I was just about to send
off some of my ditties to a prestigious poetry competition when I had the bejasus
scared out of me by reading the helpful comments of the judge, who said she
preferred classical forms.
So I scratched around for
any old sonnet scrumpled at the back of the wardrobe, wishing I’d gone
ahead and signed up for classes on poetic form run by Katy Evans-Bush, and got
to grips, at least, with the odd villanelle or sestina.
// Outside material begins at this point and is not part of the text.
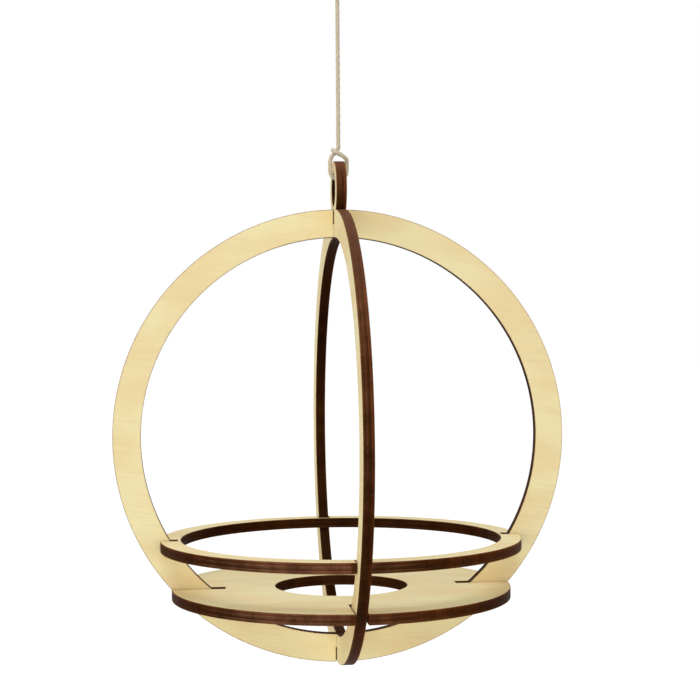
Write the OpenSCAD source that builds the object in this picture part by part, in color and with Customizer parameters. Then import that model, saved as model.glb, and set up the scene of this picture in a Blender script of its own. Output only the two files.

And I wish I’d got into the habit of making more use of those ten-syllable lines that worked wonders for Shakespeare, you know, limbic thermometer.
I mean Olympic amateur.
No. Incumbent perimeter.
Sorry. I’ve got that wrong. It’s enjambement
speedometer.
No. Wait.
Atlantic chronometer.
I give up. Thrombic
barometer?
Iambic pentameter. That’s the one. Greek scholars will spot the
penta bit that means five. Iambic:
concerning the use of iambs – one
unstressed syllable followed by a stressed syllable, giving a total of ten syllables per line.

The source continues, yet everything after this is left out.